Bloggers across the internet are suggesting that Google has replaced its corporate logo of “Do no evil” with the somewhat more ominous “Do no evil on wireline.” It comes in response to the announcement by Google and Verizon that they envision a two-tiered internet for the future, where ISPs (such as Verizon) could offer their clients “premium Internet bundles” for a price. In many ways it’s like network television versus cable: sure you can watch Law and Order for free, but if you want to watch Entourage, you have to pay for it.
The proposal begins with the reassuring statement that, “For the first time, wireline broadband providers would not be able to discriminate against or prioritize lawful internet content, applications or services in a way that causes harm to users or competition.”
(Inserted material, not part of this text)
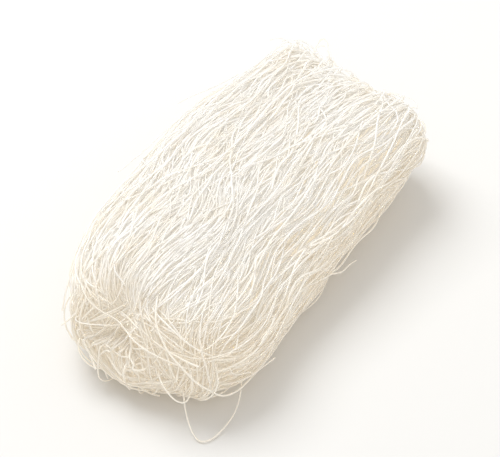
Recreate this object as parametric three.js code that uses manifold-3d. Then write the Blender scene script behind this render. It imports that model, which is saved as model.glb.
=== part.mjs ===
// A bundle of dried glass noodles: a hank of long, fine starch noodles, folded to and fro so that
// they turn back at both ends, and lying on its broad side.
// Millimetres, +Z up. +X runs along the bundle to its slanted end, +Y to its longer side.
// The origin is on the resting face, under the middle of the bundle's box.
import * as THREE from "three";
import { mergeVertices } from "three/addons/utils/BufferGeometryUtils.js";
import Module from "manifold-3d";

// Driving dimensions
const NOODLE = 0.9; // diameter of one dried noodle
const LENGTH = 145; // over the tight noodles, without the loose loops
const WIDTH = 72;
const HEIGHT = 46; // before the underside settles flat
const SETTLE = 4; // how far the underside is pressed in where the bundle rests
const REST = 1.1; // height above the deepest noodle at which the underside is flat
const SIDE_POWER = 2.5; // 2 gives an elliptic cross-section, more squares it
const END_POWER = 3.9; // the same for the ends

// How the hank differs from an even pillow
const FAR_SLANT = 0.2; // at the +X end the +Y side is longer than the middle by this share
const NEAR_SLANT = -0.02; // the same at the -X end, where the -Y side is the longer one
const FAR_TAPER = 0.05; // the +X end is narrower by this share, the -X end wider
const BOW = 3; // sideways bow of the middle

// Swellings where the noodles bunch: height, then how fast each comes along and round the bundle
const SWELLINGS = [
  { height: 0.9, along: 2.2, round: 2, phase: 0.6 },
  { height: 0.7, along: 4.1, round: -3, phase: 2.0 },
  { height: 0.45, along: 7.3, round: 1, phase: 4.4 },
];

// Relief of the packed noodles under the ones that show
const LOCKS = 16; // bunches side by side round the bundle
const COLUMNS = 4 * LOCKS;
const ROWS = 17;
const LOCK_TOP = -1; // depth of a bunch's crest under the loose noodles
const LOCK_FOOT = -3; // depth between two bunches
const LOCK_EVEN = 0.7; // 1 makes all the creases alike, less makes some shallower
const LOCK_SWAY = 0.22; // how far the bunches swing round the bundle, in radians

// Noodles that show one by one. Angles are in radians, and an angle along a noodle is 0 at the +X
// end. lean tips the plane that a noodle runs in: 0 is upright. Offsets and sways of that plane, and
// the hairpins' places aside and in height, are shares of the hank's half width and height. proud is
// how far a noodle stands out of the hank.
const LONG = {
  count: 18,
  lean: 1.9,
  offset: [-0.5, 0.5],
  start: [-0.7, 0.5],
  sweep: [2.3, 3.9],
  sway: [0.06, 0.18],
};
const LOOPS = {
  count: 12,
  lean: [-0.3, 1.9],
  offset: [-0.6, 0.6],
  slip: [-0.3, 0.3],
  sweep: [1.7, 2.5],
  sway: [0.02, 0.08],
  proud: [2, 7],
};
const BROKEN = {
  count: 10,
  lean: [-0.2, 3.1],
  offset: [-0.7, 0.7],
  start: [0.5, 2.6],
  sweep: [0.9, 1.5],
  sway: [0.02, 0.08],
  proud: [3, 8],
};
const HAIRPINS = {
  count: 8,
  width: [8, 15],
  proud: [6, 12],
  aside: [-0.6, 0.6],
  height: [-0.3, 0.5],
  turn: [-0.7, 0.7],
};
const LAYERS = 4; // that the long noodles lie in
const LAYER = 0.7; // rise from one layer to the next
const RISE = 0.3; // of a long noodle over the bunches
const BUNCHES = 20; // that it rises over, in radians from tip to tip
const TUCK = -3.5; // depth to which the tips run into the packed hank
const TIP = 0.12; // share of a long noodle's length in which a tip runs in
const NOODLE_SIDES = 4;
const STEPS_PER_TURN = 38; // straight stretches in one full turn round the bundle
const END_STEPS = 0.35; // stretches are shorter at the ends, where the noodles turn, by this share
const HAIRPIN_STEPS = 12;
const SEED = 69;

const wasm = await Module();
wasm.setup();

const { clamp, lerp } = THREE.MathUtils;
const HALF = new THREE.Vector3(LENGTH / 2, WIDTH / 2, HEIGHT / 2);
const SPINE = HALF.x - HALF.z; // half the straight line that swellings and loops move away from
const FLOOR = -HALF.z + SETTLE;

// A small repeatable random generator, so that every build gives the same noodles.
let state = SEED;
const random = () => {
  state = (state * 16807) % 2147483647;
  return state / 2147483647;
};
const between = ([low, high]) => low + (high - low) * random();

// How far out a point of the unit pillow lies: 1 on its skin, less inside.
const reach = (p) => {
  const side = Math.abs(p.y) ** SIDE_POWER + Math.abs(p.z) ** SIDE_POWER;
  return (Math.abs(p.x) ** END_POWER + side ** (END_POWER / SIDE_POWER)) ** (1 / END_POWER);
};

// Follows a ray from a point inside the unit pillow out to its skin.
const toSkin = (from, direction) => {
  let near = 0;
  let far = 3;
  for (let i = 0; i < 30; i += 1) {
    const middle = (near + far) / 2;
    if (reach(from.clone().addScaledVector(direction, middle)) < 1) near = middle;
    else far = middle;
  }
  return from.clone().addScaledVector(direction, near);
};

// Height of the swellings at a point of the hank's skin.
const swell = (p) => {
  const turn = Math.atan2(p.z, p.y);
  const share = p.x / HALF.x;
  const one = (s) => s.height * Math.sin(s.along * share + s.round * turn + s.phase);
  return SWELLINGS.reduce((sum, s) => sum + one(s), 0);
};

// Takes a point of the unit pillow to the real hank, raised off its skin by lift.
const onHank = (unit, lift) => {
  const p = unit.clone().multiply(HALF);
  const spine = new THREE.Vector3(clamp(p.x, -SPINE, SPINE), 0, 0);
  const out = p.clone().sub(spine).normalize();
  p.addScaledVector(out, swell(p) + lift);
  const along = p.x / HALF.x;
  const across = p.y / HALF.y;
  p.x *= 1 + across * lerp(NEAR_SLANT, FAR_SLANT, (along + 1) / 2);
  p.y = p.y * (1 - FAR_TAPER * along) + BOW * (1 - along * along);
  const knee = FLOOR + SETTLE;
  if (p.z < knee) p.z = knee - SETTLE * (1 - Math.exp((p.z - knee) / SETTLE));
  p.z -= FLOOR;
  return p;
};

// A geometry as a closed solid.
const solidOf = (geometry) => {
  geometry.deleteAttribute("normal");
  geometry.deleteAttribute("uv");
  const merged = mergeVertices(geometry, 1e-4);
  return new wasm.Manifold(
    new wasm.Mesh({
      numProp: 3,
      vertProperties: merged.attributes.position.array,
      triVerts: new Uint32Array(merged.index.array),
    }),
  );
};

// The packed hank: a sphere with its poles at the two ends, drawn out to the pillow and creased
// lengthwise between the bunches, except under it, where its weight presses them together.
const packedHank = () => {
  const sphere = new THREE.SphereGeometry(1, COLUMNS, ROWS);
  const position = sphere.attributes.position;
  for (let i = 0; i < position.count; i += 1) {
    const p = new THREE.Vector3().fromBufferAttribute(position, i);
    const middle = Math.hypot(p.x, p.z); // 0 at the ends, 1 round the middle
    const column = Math.atan2(-p.z, p.x);
    const uneven = lerp(Math.sin(3 * column + 2 * p.y), 1, LOCK_EVEN);
    const crease = (0.5 - 0.5 * Math.cos(LOCKS * column)) * uneven;
    const swing = Math.sin(2.4 * p.y + 1) + 0.4 * Math.sin(5 * p.y);
    const round = column + LOCK_SWAY * middle * swing;
    const pressed = Math.max(0, -Math.sin(round));
    const direction = new THREE.Vector3(p.y, middle * Math.cos(round), middle * Math.sin(round));
    const depth = lerp(LOCK_TOP, LOCK_FOOT, crease * middle * (1 - pressed));
    const q = onHank(toSkin(new THREE.Vector3(), direction), depth);
    position.setXYZ(i, q.x, q.y, q.z);
  }
  return solidOf(sphere);
};

// A noodle along a row of points.
const noodleAlong = (points) => {
  const corners = Array.from({ length: NOODLE_SIDES }, (_, k) => {
    const a = (2 * Math.PI * k) / NOODLE_SIDES;
    return new THREE.Vector2(Math.cos(a), Math.sin(a)).multiplyScalar(NOODLE / 2);
  });
  const extrudePath = new THREE.CatmullRomCurve3(points);
  const settings = { steps: points.length - 1, extrudePath, bevelEnabled: false };
  return solidOf(new THREE.ExtrudeGeometry(new THREE.Shape(corners), settings));
};

// One noodle round the hank, in a plane that lean tips and offset moves off the middle. It runs
// from the angle start through sweep, and lift(share) raises it. The plane sways in two waves a
// turn and, half as far, in five.
const noodleRound = ({ lean, offset, start, sweep, sway, lift }) => {
  const up = new THREE.Vector3(0, Math.sin(lean), Math.cos(lean));
  const side = new THREE.Vector3(0, Math.cos(lean), -Math.sin(lean));
  const phase = between([0, 2 * Math.PI]);
  const steps = Math.ceil((Math.abs(sweep) / (2 * Math.PI)) * STEPS_PER_TURN);
  const points = Array.from({ length: steps + 1 }, (_, i) => {
    const share = i / steps;
    const even = start + sweep * share;
    const angle = even - (END_STEPS / 2) * Math.sin(2 * even);
    const shift = offset + sway * (Math.sin(2 * angle + phase) + 0.5 * Math.sin(5 * angle - phase));
    const direction = up.clone().multiplyScalar(Math.sin(angle)).setX(Math.cos(angle));
    return onHank(toSkin(side.clone().multiplyScalar(shift), direction), lift(share));
  });
  return noodleAlong(points);
};

// Sinks both tips of a noodle into the packed hank and lets the rest rise and fall over the bunches.
const tuckedIn = (height) => (share) => {
  const tip = Math.min(1, Math.min(share, 1 - share) / TIP);
  return lerp(TUCK, height + RISE * Math.sin(BUNCHES * share), tip);
};

const longNoodles = () =>
  Array.from({ length: LONG.count }, (_, k) =>
    noodleRound({
      lean: LONG.lean * lerp(-1, 1, (k + between([-0.5, 1.5])) / LONG.count),
      offset: between(LONG.offset),
      start: between(LONG.start),
      sweep: between(LONG.sweep),
      sway: between(LONG.sway),
      lift: tuckedIn(LAYER * (k % LAYERS)),
    }),
  );

// Wide loops that stand out of the two ends by turns.
const endLoops = () =>
  Array.from({ length: LOOPS.count }, (_, k) => {
    const end = k % 2 === 0 ? 0 : Math.PI;
    const sweep = between(LOOPS.sweep);
    const proud = between(LOOPS.proud);
    return noodleRound({
      lean: between(LOOPS.lean),
      offset: between(LOOPS.offset),
      start: end - sweep / 2 + between(LOOPS.slip),
      sweep,
      sway: between(LOOPS.sway),
      lift: (share) => lerp(TUCK, proud, Math.sin(Math.PI * share)),
    });
  });

// Broken noodles that leave the faces and stick out further towards their tips.
const brokenEnds = () =>
  Array.from({ length: BROKEN.count }, (_, k) => {
    const towards = k % 2 === 0 ? 1 : -1;
    const proud = between(BROKEN.proud);
    return noodleRound({
      lean: between(BROKEN.lean),
      offset: between(BROKEN.offset),
      start: between(BROKEN.start),
      sweep: towards * between(BROKEN.sweep),
      sway: between(BROKEN.sway),
      lift: (share) => lerp(TUCK, 0.2, Math.min(1, share / 0.2)) + proud * share ** 3,
    });
  });

// Narrow loops that hang out of the two ends by turns, with both legs in the packed hank.
const hairpins = () =>
  Array.from({ length: HAIRPINS.count }, (_, k) => {
    const end = new THREE.Vector3(k % 2 === 0 ? 1 : -1, 0, 0);
    const width = between(HAIRPINS.width);
    const proud = between(HAIRPINS.proud);
    const middle = new THREE.Vector3(0, between(HAIRPINS.aside), between(HAIRPINS.height));
    const turn = between(HAIRPINS.turn);
    const across = new THREE.Vector3(0, Math.cos(turn), Math.sin(turn));
    across.multiplyScalar(width / 2).divide(HALF);
    const points = Array.from({ length: HAIRPIN_STEPS + 1 }, (_, i) => {
      const angle = (Math.PI * i) / HAIRPIN_STEPS;
      const from = middle.clone().addScaledVector(across, Math.cos(angle));
      return onHank(toSkin(from, end), lerp(TUCK, proud, Math.sin(angle) ** 0.8));
    });
    return noodleAlong(points);
  });

// Everything under the resting face, to be cut away.
const underFloor = () => {
  const depth = 2 * HEIGHT;
  const slab = new THREE.BoxGeometry(3 * LENGTH, 3 * WIDTH, depth);
  return solidOf(slab.translate(0, 0, REST - depth / 2));
};

const noodles = [...longNoodles(), ...endLoops(), ...brokenEnds(), ...hairpins()];
const whole = noodles.reduce((sum, one) => sum.add(one), packedHank()).subtract(underFloor());

const { vertProperties, triVerts } = whole.getMesh();
const geometry = new THREE.BufferGeometry();
geometry.setAttribute("position", new THREE.BufferAttribute(vertProperties, 3));
geometry.setIndex(new THREE.BufferAttribute(triVerts, 1));
geometry.computeVertexNormals();
geometry.computeBoundingBox();
const box = geometry.boundingBox;

const bundle = new THREE.Mesh(
  geometry,
  new THREE.MeshStandardMaterial({ color: 0xece5d6, roughness: 0.45, metalness: 0 }),
);
bundle.name = "noodle_bundle";
bundle.position.set(-(box.min.x + box.max.x) / 2, -(box.min.y + box.max.y) / 2, -box.min.z);

const group = new THREE.Group();
group.add(bundle);
export default group;
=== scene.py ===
"""A bundle of dried glass noodles, made noodle by noodle round a packed core, on a pale floor.

The noodle code works in millimetres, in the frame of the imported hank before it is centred, and
pieces are made in metres. Leans, sweeps and turns are in radians, and an angle along a noodle is 0
at the hank's far end, its +X end. Depths are off the hank's skin, and negative inside it.
"""

import math
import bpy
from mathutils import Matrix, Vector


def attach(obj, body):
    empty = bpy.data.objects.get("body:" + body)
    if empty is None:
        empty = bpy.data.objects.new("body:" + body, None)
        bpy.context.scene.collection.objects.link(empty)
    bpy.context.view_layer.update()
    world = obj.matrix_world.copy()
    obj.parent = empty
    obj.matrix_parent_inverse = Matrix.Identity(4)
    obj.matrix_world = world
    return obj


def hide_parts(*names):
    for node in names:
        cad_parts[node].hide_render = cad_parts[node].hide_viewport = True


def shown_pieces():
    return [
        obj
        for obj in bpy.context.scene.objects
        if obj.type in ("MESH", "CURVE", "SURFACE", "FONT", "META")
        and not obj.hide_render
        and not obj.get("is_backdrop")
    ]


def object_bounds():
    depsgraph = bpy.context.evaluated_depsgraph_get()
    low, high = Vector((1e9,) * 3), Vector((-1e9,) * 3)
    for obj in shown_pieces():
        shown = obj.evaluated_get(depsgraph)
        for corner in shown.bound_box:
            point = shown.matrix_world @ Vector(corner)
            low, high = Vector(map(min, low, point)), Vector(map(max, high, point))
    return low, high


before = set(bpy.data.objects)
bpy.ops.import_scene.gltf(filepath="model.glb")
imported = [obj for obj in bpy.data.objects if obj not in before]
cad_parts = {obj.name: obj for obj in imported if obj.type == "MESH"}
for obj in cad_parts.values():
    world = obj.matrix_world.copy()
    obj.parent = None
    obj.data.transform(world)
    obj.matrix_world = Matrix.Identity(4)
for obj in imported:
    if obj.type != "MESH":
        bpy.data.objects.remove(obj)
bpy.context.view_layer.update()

import bpy
import numpy as np
from mathutils import Vector

bl_info = {
    "name": "Glass Noodle Bundle",
    "version": (1, 0, 0),
    "blender": (4, 5, 0),
    "location": "View3D > Sidebar > Noodles",
    "description": "Builds a bundle of dried glass noodles, noodle by noodle, with its stage",
    "category": "Add Mesh",
}

MM = 0.001
TURN = 2 * math.pi
NODE = "noodle_bundle"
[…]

The key word, however, is “wireline.” When it comes to wireless, the future of the internet, there will be “fast lanes” for preferred content. As the press release says, “Our proposal would allow broadband providers to offer additional, differentiated online services, in addition to the internet access and video services (such as Verizon’s Fios TV) offered today.” In other words, you can have what you already have, but any new services will cost you.
Observers are startled by the decision, saying that it raises more questions than it answers. What protections will there be for wireless users? What would ensure that ISPs don’t block apps or services that they don’t like? How long will anything good continue to be offered on the public internet? Why are two companies, big and powerful as they may be, suddenly determining the future of the internet for everyone?
What is likely to become the most outspoken opponent of the new Google-Verizon deal is a coalition of progressive political groups that have used the internet as their primary platform to get the message across.
SavetheInternet.com brings together a vast coalition, ranging from Gun Owners of America to Moveon.org and from the Christian Coalition to the SEIU (see the complete list here. They write that if the plan goes through, “Innovation would be stifled, competition limited, and access to information restricted. Consumer choice and the free market would be sacrificed to the interests of a few corporations” because it would allow the nation’s largest telephone and cable companies to become “the Internet’s new gatekeepers, deciding which Web sites go fast or slow and which won’t load at all.”
They are not the only people opposed to the new proposals. FCC Commissioner Michael Copps wrote that, “Some will claim this announcement moves the discussion forward. That’s one of its many problems. It is time to move a decision forward—a decision to reassert FCC authority over broadband telecommunications, to guarantee an open Internet now and forever, and to put the interests of consumers in front of the interests of giant corporations.”
Google’s CEO Eric Schmidt counters that, “In developing this framework, we were guided by two principles: our commitment to an open Internet, and the need for continued investment in broadband infrastructure, which is critical to U.S. global competitiveness.” In order for companies such as his to invest in broadband and thereby make the country more competitive, they must make a profit doing so. Putting toll booths on the Internet is one way to do that. Dan Gilmour is more skeptical. He writes that “The game is on to create a parallel Internet.”
Government (represented by the FCC) and grassroots groups seem to have decided to take on the mega-corporations, but they are doing it in cyberspace. It’s a fight that could make World of Warcraft look like a bird watching expedition in the park.